W dniach 29-30 grudnia zespół trzecioligowy SKF KS Poznań wystąpił w VII Turnieju Sylwestrowym w Luboniu.

Nasze zawodniczki rywalizowały z: Barycz Janków Przygodzki, PTPS Piła, UKS ZSMS Poznań, KS Pałac Bydgoszcz, Impel Gwardia Wrocław.

W sześciu spotkaniach w całym turnieju szansę zaprezentowania się dostały wszystkie siatkarki w gronie, których zabrakło: Julii Arendz, Natalii Geremek, Marty Tujek, Izabeli Ankudowicz, Anety Briegmann, Angeliki Halczak – cała wymieniona grupa regularnie znajduje się w składzie na spotkania ligowe.

Szansę szerokiego zaprezentowania się na zawodach dostała Patrycja Gębalska i zebrała na pewno cenny materiał do pracy, bo sytuacji wymagających poprawy było sporo.

W przekroju dwóch dni dało się odczuć coraz większe zmęczenie w zawodniczkach, które z każdym kolejnym spotkaniem pogłębiało się.

Do zmęczenia zaczęły nasilać się błędy własne w grze w ataku i obronie.

Radzące sobie przyzwoicie w rozgrywkach wojewódzkich nasze siatkarki zobaczyły jak duża jeszcze czeka je praca, aby podnieść swój poziom gry – co nie znaczy, że obecny jest zły, lecz to co wystarcza na ligę wojewódzką okazało się w tym turnieju zbyt małe, aby osiągnąć lepszy wynik.

Zawodniczki mają również realne problemy z oceną swojej i koleżanek postawy boiskowej co nie ułatwia przekazywania im wskazówek oraz uwag.

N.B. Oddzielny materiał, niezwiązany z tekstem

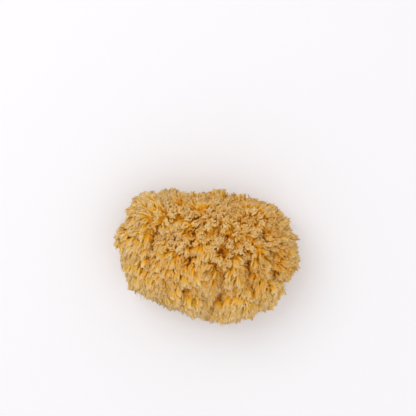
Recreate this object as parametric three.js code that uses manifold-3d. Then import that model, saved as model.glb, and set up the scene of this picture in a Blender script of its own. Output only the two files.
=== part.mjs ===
// A natural bath sponge: one lobed, tufted skeleton, cut flat where it grew on the rock.
// Millimetres, +Z up. The cut base lies on z = 0 and the origin is under the middle of the box.
// The solid reaches the tips of the tufts.

import * as THREE from "three";
import { ImprovedNoise } from "three/addons/math/ImprovedNoise.js";
import { mergeVertices } from "three/addons/utils/BufferGeometryUtils.js";
import Module from "manifold-3d";

// Driving dimensions
const WIDTH = 156; // along X
const DEPTH = 114; // along Y
const HEIGHT = 90; // from the cut base to the crown

// The lobes, as shares of half the width, half the depth and the height.
// The first is the heart, which all directions are taken from.
const LOBES = [
  { centre: [0.06, 0.05, 0.38], radii: [0.8, 0.78, 0.58] }, // heart
  { centre: [-0.58, 0.22, 0.37], radii: [0.4, 0.52, 0.41] }, // left shoulder
  { centre: [-0.46, 0.5, 0.38], radii: [0.44, 0.42, 0.4] }, // back left
  { centre: [0.02, 0.56, 0.38], radii: [0.48, 0.36, 0.41] }, // back
  { centre: [0.46, 0.4, 0.4], radii: [0.42, 0.44, 0.42] }, // back right
  { centre: [0.66, 0.02, 0.36], radii: [0.36, 0.54, 0.4] }, // right shoulder
  { centre: [0.54, -0.38, 0.36], radii: [0.36, 0.42, 0.37] }, // front right
  { centre: [0.27, -0.52, 0.38], radii: [0.42, 0.44, 0.4] }, // front tip
  { centre: [-0.18, -0.36, 0.39], radii: [0.42, 0.44, 0.42] }, // front
  { centre: [-0.52, -0.14, 0.4], radii: [0.4, 0.46, 0.42] }, // front left
];

// How the lobes run into each other
const BLEND_SHARPNESS = 8;
const VALLEY_DEPTH = 0.04 * HEIGHT;
const VALLEY_HALF_WIDTH = 0.12;

// Uneven growth, coarse knolls first and then tuft clumps
const GROWTH = [
  { size: 0.17 * WIDTH, rise: 0.024 * WIDTH },
  { size: 0.065 * WIDTH, rise: 0.014 * WIDTH },
];

// Openings that water left the sponge by: turn and tilt in degrees, and width
const OSCULUM_DEPTH = 0.17 * HEIGHT;
const OSCULUM_FLARE = 1.35;
const FUNNEL_DEPTH = 0.05 * HEIGHT;
const FUNNEL_REACH = 1.4; // times the opening's width
const OSCULA = [
  { turn: 24, tilt: 58, width: 7 },
  { turn: 66, tilt: 70, width: 5.5 },
  { turn: 8, tilt: 70, width: 6.5 },
  { turn: 178, tilt: 74, width: 6 },
  { turn: 150, tilt: 38, width: 6.5 },
  { turn: 215, tilt: 30, width: 5.5 },
  { turn: 95, tilt: 20, width: 7 },
  { turn: 330, tilt: 24, width: 6 },
];

// Canals laid open by the cut, in rings about the middle of the base
const CANAL_DEPTH = 0.13 * HEIGHT;
const CANAL_RINGS = [
  { count: 5, reach: 0.2, width: 5.5 },
  { count: 9, reach: 0.42, width: 4.5 },
];

const SKIN_DETAIL = 16; // cuts along each edge of the icosahedron that the skin starts as
const HOLE_SIDES = 12;
const SEARCH_STEPS = 60;
const HALF_TURN = 180;

const wasm = await Module();
wasm.setup();
const noise = new ImprovedNoise();

function lobeInMillimetres(lobe) {
  return {
    centre: new THREE.Vector3(
      (lobe.centre[0] * WIDTH) / 2,
      (lobe.centre[1] * DEPTH) / 2,
      lobe.centre[2] * HEIGHT,
    ),
    radii: new THREE.Vector3(
      (lobe.radii[0] * WIDTH) / 2,
      (lobe.radii[1] * DEPTH) / 2,
      lobe.radii[2] * HEIGHT,
    ),
  };
}

const lobes = LOBES.map(lobeInMillimetres);
const heart = lobes[0].centre;

// 1 on a lobe's own surface, less inside it and more outside
function lobeDistances(point) {
  return lobes.map((lobe) => point.clone().sub(lobe.centre).divide(lobe.radii).length());
}

// Negative inside the blended lobes and positive outside
function blendedDistance(point) {
  const weights = lobeDistances(point).map((d) => Math.exp(BLEND_SHARPNESS * (1 - d)));
  const total = weights.reduce((sum, weight) => sum + weight, 0);
  return -Math.log(total) / BLEND_SHARPNESS;
}

// The valley along the seam where the two nearest lobes are equally near
function valleyDepth(point) {
  const [nearest, second] = lobeDistances(point).sort((a, b) => a - b);
  const offSeam = (second - nearest) / VALLEY_HALF_WIDTH;
  return VALLEY_DEPTH * Math.exp(-offSeam * offSeam);
}

function growth(point) {
  const rise = (layer) =>
    layer.rise * noise.noise(point.x / layer.size, point.y / layer.size, point.z / layer.size);
  return GROWTH.reduce((sum, layer) => sum + rise(layer), 0);
}

// The dip that the skin makes round each opening
function funnelDepth(direction, distance) {
  const dip = ({ turn, tilt, width }) => {
    const offAxis = direction.angleTo(directionAt(turn, tilt)) * distance;
    return FUNNEL_DEPTH * Math.exp(-((offAxis / (FUNNEL_REACH * width)) ** 2));
  };
  return OSCULA.reduce((sum, opening) => sum + dip(opening), 0);
}

// Distance from the heart to the skin, found from outside inwards and then halved down to
function skinDistance(direction) {
  const at = (distance) => heart.clone().addScaledVector(direction, distance);
  const step = WIDTH / SEARCH_STEPS;
  let inside = WIDTH;
  while (inside > step && blendedDistance(at(inside)) > 0) {
    inside -= step;
  }
  let outside = inside + step;
  for (let i = 0; i < SEARCH_STEPS; i += 1) {
    const middle = (inside + outside) / 2;
    if (blendedDistance(at(middle)) > 0) {
      outside = middle;
    } else {
      inside = middle;
    }
  }
  const point = at(inside);
  return inside + growth(point) - valleyDepth(point) - funnelDepth(direction, inside);
}

function directionAt(turn, tilt) {
  const azimuth = (turn * Math.PI) / HALF_TURN;
  const elevation = (tilt * Math.PI) / HALF_TURN;
  return new THREE.Vector3(
    Math.cos(elevation) * Math.cos(azimuth),
    Math.cos(elevation) * Math.sin(azimuth),
    Math.sin(elevation),
  );
}

function welded(geometry) {
  const bare = geometry.clone();
  bare.deleteAttribute("normal");
  bare.deleteAttribute("uv");
  return mergeVertices(bare);
}

function toSolid(geometry) {
  return new wasm.Manifold(
    new wasm.Mesh({
      numProp: 3,
      vertProperties: new Float32Array(geometry.attributes.position.array),
      triVerts: new Uint32Array(geometry.index.array),
    }),
  );
}

function toGeometry(solid) {
  const mesh = solid.getMesh();
  const geometry = new THREE.BufferGeometry();
  geometry.setAttribute("position", new THREE.BufferAttribute(mesh.vertProperties, mesh.numProp));
  geometry.setIndex(new THREE.BufferAttribute(mesh.triVerts, 1));
  geometry.computeVertexNormals();
  return geometry;
}

// The whole skin, before the base is cut: a ball of even triangles moved out to the lobes,
// stretched to the driving dimensions and centred over the origin
function skinGeometry() {
  const skin = welded(new THREE.IcosahedronGeometry(1, SKIN_DETAIL));
  const place = skin.attributes.position;
  for (let i = 0; i < place.count; i += 1) {
    const direction = new THREE.Vector3().fromBufferAttribute(place, i).normalize();
    const point = heart.clone().addScaledVector(direction, skinDistance(direction));
    place.setXYZ(i, point.x, point.y, point.z);
  }
  skin.computeBoundingBox();
  const { min, max } = skin.boundingBox;
  skin.translate(-(min.x + max.x) / 2, -(min.y + max.y) / 2, 0);
  skin.scale(WIDTH / (max.x - min.x), DEPTH / (max.y - min.y), HEIGHT / max.z);
  return skin;
}

// Everything below the cut
function belowTheCut() {
  const block = new THREE.BoxGeometry(2 * WIDTH, 2 * DEPTH, HEIGHT);
  block.translate(0, 0, -HEIGHT / 2);
  return toSolid(welded(block));
}

// A round hole that narrows inwards, with its mouth past the skin
function osculumHole({ turn, tilt, width }) {
  const direction = directionAt(turn, tilt);
  const floor = (width / 2) * (2 - OSCULUM_FLARE);
  const mouth = (width / 2) * OSCULUM_FLARE;
  const hole = new THREE.CylinderGeometry(mouth, floor, 2 * OSCULUM_DEPTH, HOLE_SIDES);
  hole.applyQuaternion(
    new THREE.Quaternion().setFromUnitVectors(new THREE.Vector3(0, 1, 0), direction),
  );
  const centre = heart.clone().addScaledVector(direction, skinDistance(direction));
  hole.translate(centre.x, centre.y, centre.z);
  return toSolid(welded(hole));
}

// One ring of canals that run up from the base
function canalHoles({ count, reach, width }) {
  return Array.from({ length: count }, (_, i) => {
    const azimuth = (2 * Math.PI * i) / count + reach;
    const hole = new THREE.CylinderGeometry(width / 3, width / 2, 2 * CANAL_DEPTH, HOLE_SIDES);
    hole.rotateX(Math.PI / 2);
    hole.translate(
      ((reach * WIDTH) / 2) * Math.cos(azimuth),
      ((reach * DEPTH) / 2) * Math.sin(azimuth),
      0,
    );
    return toSolid(welded(hole));
  });
}

function sponge() {
  let solid = toSolid(skinGeometry()).subtract(belowTheCut());
  for (const hole of OSCULA.map(osculumHole)) {
    solid = solid.subtract(hole);
  }
  for (const hole of CANAL_RINGS.flatMap(canalHoles)) {
    solid = solid.subtract(hole);
  }
  const material = new THREE.MeshStandardMaterial({
    color: 0xd4a248,
    roughness: 0.95,
    metalness: 0,
  });
  const mesh = new THREE.Mesh(toGeometry(solid), material);
  mesh.name = "sponge";
  return mesh;
}

const part = new THREE.Group();
part.add(sponge());

export default part;
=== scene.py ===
"""A natural bath sponge, grown over its solid: a porous body, tufts all over it, loose fibres
between them, and a plain pale studio. Metres, +Z up, the cut base on z = 0."""

import math

import bpy
import numpy as np
from bpy.props import FloatProperty, FloatVectorProperty, IntProperty, PointerProperty
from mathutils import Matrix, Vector, noise
from mathutils.bvhtree import BVHTree


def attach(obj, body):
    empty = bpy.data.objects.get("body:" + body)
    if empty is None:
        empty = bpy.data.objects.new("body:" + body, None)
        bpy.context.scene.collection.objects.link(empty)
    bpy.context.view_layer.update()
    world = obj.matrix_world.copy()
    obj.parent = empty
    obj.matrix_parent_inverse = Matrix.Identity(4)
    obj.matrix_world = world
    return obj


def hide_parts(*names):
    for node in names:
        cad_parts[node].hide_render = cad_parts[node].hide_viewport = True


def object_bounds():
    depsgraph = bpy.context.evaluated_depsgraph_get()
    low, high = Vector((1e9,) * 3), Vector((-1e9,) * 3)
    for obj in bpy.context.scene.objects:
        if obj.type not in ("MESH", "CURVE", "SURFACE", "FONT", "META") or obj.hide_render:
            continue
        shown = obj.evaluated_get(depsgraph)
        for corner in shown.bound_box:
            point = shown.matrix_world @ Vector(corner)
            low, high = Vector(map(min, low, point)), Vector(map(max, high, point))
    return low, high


bl_info = {
    "name": "Natural Bath Sponge",
    "version": (1, 0, 0),
    "blender": (4, 5, 0),
    "location": "View3D > Sidebar > Sponge",
    "description": "Grows a porous body, tufts and fibres over the solid of a natural bath sponge",
    "category": "Add Mesh",
}

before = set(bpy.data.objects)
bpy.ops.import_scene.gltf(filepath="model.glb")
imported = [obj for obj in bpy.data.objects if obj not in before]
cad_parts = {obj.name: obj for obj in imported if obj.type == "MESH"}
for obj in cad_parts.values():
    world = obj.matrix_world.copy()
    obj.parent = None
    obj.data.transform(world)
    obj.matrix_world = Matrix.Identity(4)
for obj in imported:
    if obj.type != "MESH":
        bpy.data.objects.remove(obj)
CAD_LOW, CAD_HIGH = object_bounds()
SPAN = CAD_HIGH - CAD_LOW  # width, depth and height
NODE = "sponge"
TUFT_MAP = "OFBake"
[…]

Idziemy dobrą drogą, bo idziemy drogą pracy, ale nie możemy nawet na chwilę z niej zboczyć, bo jak widać zespoły walczące na wysokich szczeblach z niej nie zbaczają.

Turniej nie był elementem planu szkoleniowego w, którym zależało nam na wyniku. Grający bez kilku podstawowych siatkarek nasz zespół miał w trudnym momencie okazję do sparingów z mocnymi rywalami co może się okazać bezcenne przed finałem rozgrywek ligowych i na tym właśnie należy się skupiać.

Prawdą jest, że morale budują wygrane, a tych zabrakło, ale w naszym występie na tych zawodach nie najważniejsze były wyniki, lecz postawa siatkarek w konfrontacji z mocnym rywalem.

Zawodniczki, trener oraz my wszyscy mieliśmy okazję do zebrania cennego doświadczenia z, którego zamierzamy już od 2 stycznia korzystać.

Impreza w Luboniu stała na wysokim poziomie organizacyjnym. Wszystkie zawodniczki otrzymały pamiątkowe koszulki, a jakość wyżywienia stała na bardzo wysokim poziomie doskonale wcielając się w pozytywny kolroym dobrej i potrzebnej imprezy, której kolejna edycja odbyła się w Luboniu, a następna została już zapowiedziana.

Cieszymy się, że mogliśmy uczestniczyć w tych zawodach.